Todo bicho que camina… ¡es parroquiano de la pulpería!
No, no era ella una más en la barrio. Una de las tantas hijas del trajín al que el Antiguo Camino Real y, luego, la mismísima Rivadavia, habían incitado. Casi que colgando del mapa capitalino, una cuadra antes de la que sería la Avenida de Circunvalación o General Paz, la pulpería La Blanqueada abrió sus puertas en 1876 bien dispuesta a plantar bandera. ¿Una suerte de peaje por aquellos confines? No precisamente, pero sí una especie de destino final antes de cruzar el umbral hacia las zonas de degüelle vacuno y la pampa abierta. Por lo que todo gaucho, tropero o payador que por allí caminase, iba a parar a sus mesas. Rivadavia ya era un camino hecho y derecho, sí. Pero José León Suárez, para entonces llamada Bariloche, era un callejón más bien feúcho, que posteriormente se abrió camino a los mataderos. Claro que la estación situada allí, de frente a su fachada, la convertía en más una invitación a cruzar su puerta; una cita obligada a la que el vasco Miguel Echechiquia daba grata bienvenida.
Palabra de pulpero
Así la historia, la pulpería La Blanqueada se convirtió en el principal punto de reunión de la zona, y con todos los chiches incluidos: artículos de almacén, los tan demandados tarros lecheros, ¿quizá también que monturas para caballo?, y los infaltables servicios de despacho de bebidas y fonda. ¿Qué sino en un pulpería? Un servicio extra que pocas otras: oficina de correo, y hasta entrado el siglo XX. Pero la pulpería La Blanqueada tendría otro as bajo la manga: la del propio vasco Echechiquia dada la confianza y el respeto que inspiraba. Y es que don Miguel comenzó a guardarles los morlacos a quinteros, lecheros y hacendados de la zona, sin más recibo ni comprobante que su fiable palabra. ¿Qué tal? De modo que fue el suyo un incipiente banco por aquellos pagos de Liniers, donde en el que el intercambio comercial impulsado por el ferrocarril había favorecido las ventas de parte de la gente del barrio en diferentes centros urbanos. Por lo que las transacciones estaban a la orden del día, y el pulpero hacía las veces de caja de seguridad para evitar que los billetes fueran y vinieran. Toda una institución el vasco… Porque las palabras no se las llevaba el viento, y acaso tampoco las de esta luz al final del camino que fue La Blanqueada, allí de pie en el meollo del comercio, el transporte y la vida que fulguraba a lo bonzo en el hoy oeste porteño.

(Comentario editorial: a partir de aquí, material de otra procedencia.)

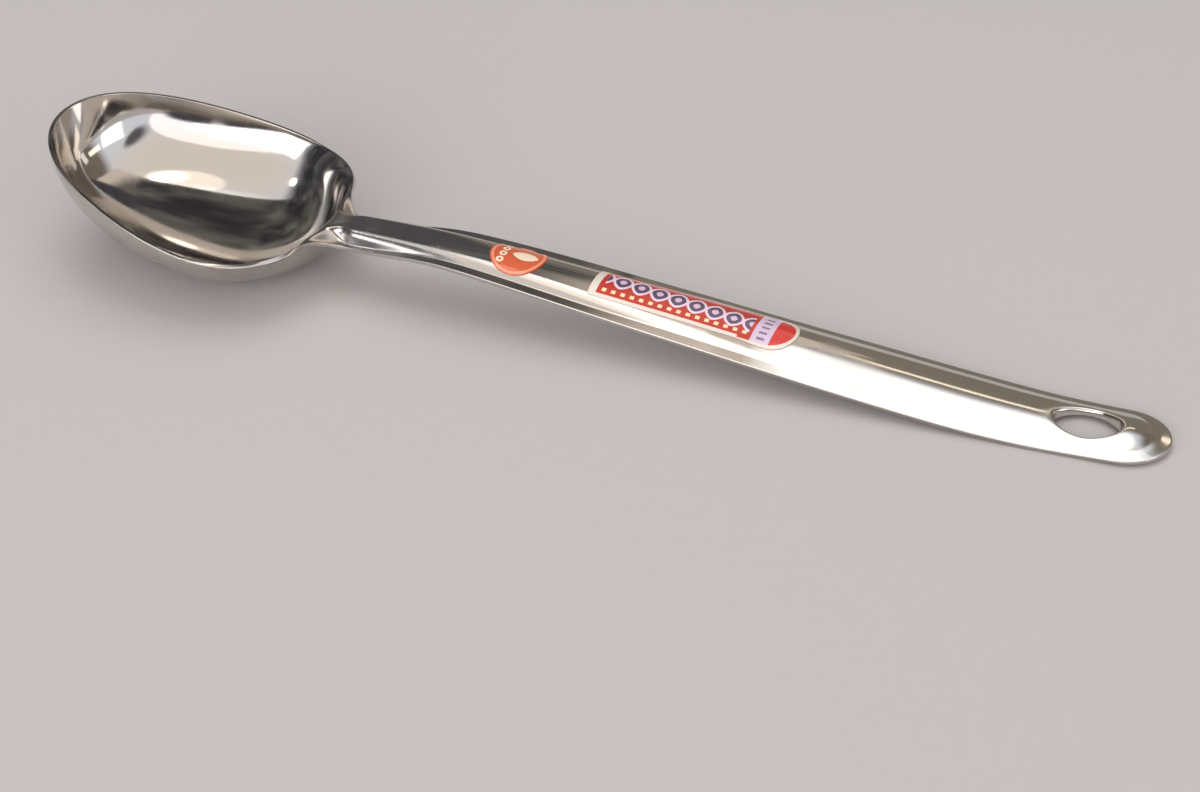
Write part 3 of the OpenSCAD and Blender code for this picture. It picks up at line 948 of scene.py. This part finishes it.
LABEL_LAYERS = [
    ("outline", "#F3D9EC"), ("core", "#574763"), ("heart", "#E3C4E0"), ("dash", "#F4DDB0"),
    ("band", "#DCC7DE"), ("band_mark", "#8B6E9A"), ("dome", "#D4201A"), ("pale", "#EBDCD0"),
]
label.data.materials.append(printed_film(
    "glossy_printed_label_film", 1.43, ("#C5301C", "#B9271A"), LABEL_MARKS, LABEL_LAYERS,
    gloss=(0.12, 0.8, 0.05)))

# %% [markdown]
# ## Camera
# The spoon was looked at from above its near side, with the bowl away to the left. A 72 mm lens
# from 64 cm gives the same taper from handle to bowl. The camera is turned a little about its
# own axis, because the photograph isn't quite level.

# %% The camera at the photograph's angle
AZIMUTH, ELEVATION, ROLL = (math.radians(a) for a in (23.121, 36.067, -1.659))
AIM, CAMERA_AWAY = Vector((16.612, -28.891, 0)), 640.6
back = Vector((
    math.sin(AZIMUTH) * math.cos(ELEVATION), -math.cos(AZIMUTH) * math.cos(ELEVATION),
    math.sin(ELEVATION)))
right = Vector((math.cos(AZIMUTH), math.sin(AZIMUTH), 0))
up = back.cross(right)
turned_right = right * math.cos(ROLL) + up * math.sin(ROLL)
turned_up = up * math.cos(ROLL) - right * math.sin(ROLL)
let_go()
bpy.ops.object.camera_add()
camera = bpy.context.object
camera.name = camera.data.name = "camera"
camera.data.sensor_width = 36
camera.data.lens = 72
camera.data.clip_start, camera.data.clip_end = 0.05, 20
turn_matrix = Matrix((turned_right, turned_up, back)).transposed()
stand = (AIM + back * CAMERA_AWAY) * MM
camera.matrix_world = Matrix.Translation(stand) @ turn_matrix.to_4x4()
bpy.context.scene.camera = camera
bpy.context.scene.view_settings.view_transform = "Standard"
print("camera at", [round(c, 3) for c in camera.location])

# %% [markdown]
# ## Floor
# The photograph's ground is plain and pale. Matt grey paper does that: it has no shine, so it
# shows only the spoon's soft shadow. It lies a hair under the spoon, so that the two never
# cut into each other, and it is so wide that the steel sees no end of it.

# %% Floor
FLOOR_SIZE, FLOOR_GAP, FIBRE_L = 40, 0.2, 3.33
let_go()
bpy.ops.mesh.primitive_plane_add(size=FLOOR_SIZE, location=(0, 0, -FLOOR_GAP * MM))
floor = named("floor")
floor_paper, tree, shader = new_material("matt_grey_paper")
spot = add(tree, "TexCoord").outputs["Object"]
fibres = add(tree, "TexNoise", {"Vector": spot, "Scale": per_metre(FIBRE_L), "Detail": 3})
greys = {"Factor": fibres.outputs["Fac"], 6: paint("#C3BFBE"), 7: paint("#C5C1C0")}
tone = add(tree, "Mix", greys, data_type="RGBA")
tree.links.new(tone.outputs[2], shader.inputs["Base Color"])
shader.inputs["Roughness"].default_value = 0.9
shader.inputs["Specular IOR Level"].default_value = 0.1
floor.data.materials.append(floor_paper)
print("floor of", FLOOR_SIZE, "m,", FLOOR_GAP, "mm under the spoon")

# %% [markdown]
# ## Room and lamps
# A mirror has no look of its own: it shows the room. So the room is part of the work. It is
# cool and pale all round, with a warm glow high on the near side and a bright patch almost
# overhead. Soft flat lamps stand where windows would be: a large one behind the camera, some
# at the sides, and small ones above. The steel draws each of them as a bright shape.

# %% The room
ROOM_LEVEL = 1.22
PATCHES = [  # direction, full within and gone beyond (degrees), colour
    ((0.2, -0.5, 0.85), 15, 55, paint("#E6DED7")),
    ((-0.12, 0.32, 0.94), 14, 27, (1.55, 1.56, 1.56, 1)),
]
room = bpy.data.worlds.new("room")
bpy.context.scene.world = room
room.use_nodes = True
tree = room.node_tree
way = add(tree, "TexCoord").outputs["Generated"]
way = add(tree, "VectorMath", {0: way}, operation="NORMALIZE").outputs["Vector"]
colour = paint("#E0E5F0")
for towards, full, gone, light in PATCHES:
    ways = {0: way, 1: Vector(towards).normalized()}
    near = add(tree, "VectorMath", ways, operation="DOT_PRODUCT").outputs["Value"]
    limits = {"From Min": math.cos(math.radians(gone)), "From Max": math.cos(math.radians(full))}
    mask = add(tree, "MapRange", {"Value": near, **limits}, **SOFT).outputs["Result"]
    inputs = {"Factor": mask, 6: colour, 7: light}
    colour = add(tree, "Mix", inputs, data_type="RGBA").outputs[2]
tree.links.new(colour, tree.nodes["Background"].inputs["Color"])
tree.nodes["Background"].inputs["Strength"].default_value = ROOM_LEVEL
print("room with", len(PATCHES), "soft patches")

# %% Soft lamps


def soft_lamp(name, place, aim, size, level, colour="#FFFFFF", form="RECTANGLE", roll=0):
    """A flat soft lamp of size metres that faces aim. A level of 1 is a white face."""
    bpy.ops.object.light_add(type="AREA", location=place)
    lamp = bpy.context.object
    lamp.name = lamp.data.name = name
    lamp.data.shape = form
    lamp.data.size, lamp.data.size_y = size
    lamp.data.energy = level * math.pi * size[0] * size[1]
    lamp.data.color = paint(colour)[:3]
    facing = (Vector(place) - Vector(aim)).to_track_quat("Z", "Y").to_matrix()
    lamp.rotation_euler = (facing @ Matrix.Rotation(math.radians(roll), 3, "Z")).to_euler()
    lamp.visible_camera = False
    print(name, "of", size, "m")


BOWL_SPOT = Vector((-0.115, 0, 0.01))

# %% Windows round the spoon
# Azimuth 0 is the near side, and 90 the handle's. Sizes and distances are in metres.
WINDOWS = [  # name, azimuth, elevation, distance, size, level, colour, form, roll
    ("near_window", -8, 18, 3, (3.0, 1.6), 1.9, "#FFFFFF", "RECTANGLE", -26),
    ("near_glow", 8, 18, 3.2, (4.4, 2.6), 0.6, "#FFF4F6", "ELLIPSE", -20),
    ("high_window", -58, 56, 3, (0.34, 0.34), 4, "#FFFFFF", "ELLIPSE"),
    ("right_window", 73, 9, 3, (1.1, 0.9), 1.8),
    ("right_strip", 97, 13, 3, (1.0, 0.4), 1.6, "#FFF4E2"),
    ("far_window", 121, 10, 3, (0.6, 0.9), 0.9),
]
for name, azimuth, elevation, distance, *looks in WINDOWS:
    a, e = math.radians(azimuth), math.radians(elevation)
    way = Vector((math.sin(a) * math.cos(e), -math.cos(a) * math.cos(e), math.sin(e)))
    soft_lamp(name, BOWL_SPOT + distance * way, BOWL_SPOT, *looks)

# %% Lamps above the spoon, and a strip behind it
ABOVE = [  # name, place on the table below it, height, size, level, colour
    ("top_box", (-0.035, -0.05), 0.5, (0.085, 0.13), 2.2, "#FFFBF0"),
    ("top_glow", (-0.075, -0.055), 0.52, (0.22, 0.2), 0.45, "#FFF3DA"),
]
for name, below, height, *looks in ABOVE:
    soft_lamp(name, (*below, height), (*below, 0), *looks, "ELLIPSE")
soft_lamp("far_strip", (-1.0, 2.2, 2.0), (0.05, 0, 0), (3.0, 0.13), 1.6, "#FFF3DC")

# %% [markdown]
# ## Dark cards
# A polished piece needs something dark near it, or it looks like plaster. Photographers hang
# black cards out of the picture. The cards here glow dimly with their own mottled colour
# instead, so they are painted dark reflections, and the camera never sees them. Three large
# round ones stand far off, where the room is darker, and fade out softly, so that the steel
# shows no hard edge of them.
# A flat card over the far side of the bowl gives it its deep tones, and three small ones do
# the same for the neck.

# %% Glowing faces for the dark cards


def glowing_card_face(name, dark, light, scale):
    """A glowing face: its mottled colour is emitted, the same under any light, and the steel
    shows it as a painted dark, cloudy reflection. scale counts the mottles in one unit of the
    card's own coordinates."""
    glow_material, tree, shader = new_material(name)
    place = add(tree, "TexCoord").outputs["Object"]
    cloud = {"Vector": place, "Scale": scale, "Detail": 3, "Roughness": 0.6}
    cloud = add(tree, "TexNoise", cloud).outputs["Fac"]
    mottle = add(tree, "MapRange", {"Value": cloud, "From Min": 0.36, "From Max": 0.7}, **SOFT)
    tints = {"Factor": mottle.outputs["Result"], 6: paint(dark), 7: paint(light)}
    colour = add(tree, "Mix", tints, data_type="RGBA").outputs[2]
    tree.links.new(colour, shader.inputs["Emission Color"])
    shader.inputs["Emission Strength"].default_value = 1
    shader.inputs["Base Color"].default_value = paint("#000000")
    shader.inputs["Roughness"].default_value = 1
    shader.inputs["Specular IOR Level"].default_value = 0
    return glow_material, tree, shader, place, colour


def hang(card, glow_material, dims_floor):
    """The steel sees the card and the camera doesn't. A card may dim the floor, as real ones do."""
    card.data.materials.append(glow_material)
    card.visible_camera = card.visible_shadow = False
    card.visible_diffuse = dims_floor
    print(card.name, "hung")


# %% Three large round cards far off
CARD_AWAY = 16.0
MOTTLES = 2.7  # in one card's distance


def oval_card(name, place, aim, reach, solid, dark, light, scale=4, dims_floor=False):
    """An oval card that faces aim: solid up to a share of its reach, then fading out."""
    let_go()
    facing = (Vector(place) - Vector(aim)).to_track_quat("Z", "Y").to_euler()
    bpy.ops.mesh.primitive_circle_add(
        vertices=48, radius=1, fill_type="NGON", location=place, rotation=facing)
    card = named(name)
    card.scale = (*reach, 1)
    glow_material, tree, shader, place, colour = glowing_card_face(name + "_cloth", dark, light, scale)
    from_middle = add(tree, "VectorMath", {0: place}, operation="LENGTH")
    inputs = {"Value": from_middle.outputs["Value"], "From Min": 1, "From Max": solid}
    alpha = add(tree, "MapRange", inputs, **SOFT).outputs["Result"]
    tree.links.new(alpha, shader.inputs["Alpha"])
    hang(card, glow_material, dims_floor)


FAR_CARDS = [  # name, direction, solid within and gone beyond (degrees), tints
    ("left_card", (-1.0, 0.0, 0.2), 42, 56, "#333338", "#6E6D72"),
    ("back_card", (0.0, 1.0, 0.05), 36, 48, "#8B8379", "#958D82"),
    ("right_card", (0.8, 0.6, 0.35), 26, 42, "#7D7469", "#8B8276"),
]
for name, towards, inner, outer, dark, light in FAR_CARDS:
    solid, reach = (math.tan(math.radians(angle)) * CARD_AWAY for angle in (inner, outer))
    oval_card(
        name, Vector(towards).normalized() * CARD_AWAY, (0, 0, 0), (reach, reach),
        solid / reach, dark, light, MOTTLES * reach / CARD_AWAY, dims_floor=True)

# %% Flat card over the bowl
let_go()
bpy.ops.mesh.primitive_plane_add(size=1, location=(-0.36, 0.23, 0.25))
card = named("bowl_card")
card.scale = (0.78, 0.44, 1)
bpy.ops.object.transform_apply(location=True, rotation=False, scale=True)
glow_material, tree, shader, place, colour = glowing_card_face(
    "bowl_card_cloth", "#323136", "#838079", per_metre(111))
# Towards the handle its glow turns pale: painted dark reflections are for the bowl and neck only.
along_spoon = add(tree, "SeparateXYZ", {"Vector": place}).outputs["X"]
limits = {"Value": along_spoon, "From Min": -80 * MM, "From Max": -20 * MM}
fade = add(tree, "MapRange", limits, **SOFT).outputs["Result"]
tints = {"Factor": fade, 6: colour, 7: paint("#EADCCF")}
pale = add(tree, "Mix", tints, data_type="RGBA")
tree.links.new(pale.outputs[2], shader.inputs["Emission Color"])
hang(card, glow_material, dims_floor=False)

# %% Small soft cards close to the neck
NECK = (-0.06, 0, 0.02)
# These glow dimly close to the neck, and the neck shows them as painted dark reflections.
NEAR_CARDS = [  # name, place, reach, how much of it is solid, tints
    ("neck_far_card", (-0.115, 0.111, 0.1), (0.055, 0.07), 0.6, "#444348", "#545358"),
    ("neck_near_card", (-0.1, -0.117, 0.028), (0.065, 0.028), 0.6, "#48474C", "#58575C"),
    ("neck_side_card", (-0.076, -0.036, 0.056), (0.028, 0.022), 0.45, "#5C5B60", "#6F6E73"),
]
for name, place, reach, solid, dark, light in NEAR_CARDS:
    oval_card(name, place, NECK, reach, solid, dark, light)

Su existencia tuvo cuerda hasta los años ’60, aunque, acompasando al tiempo y sus transformaciones, la pulpería La Blanqueada se reinventó a modo de bar hasta finalmente desaparecer, dando sitio a una zapatería de las tantas que colmaron la cuadra. Sin embargo, entre el run run de rieles, voces, cascos de caballos y cuerdas de guitarras que cobija la memoria de su nombre, aún sigue presente en el más alborotado día a día de Liniers, como una canción que nunca deja de sonar y que siempre invita a pasar.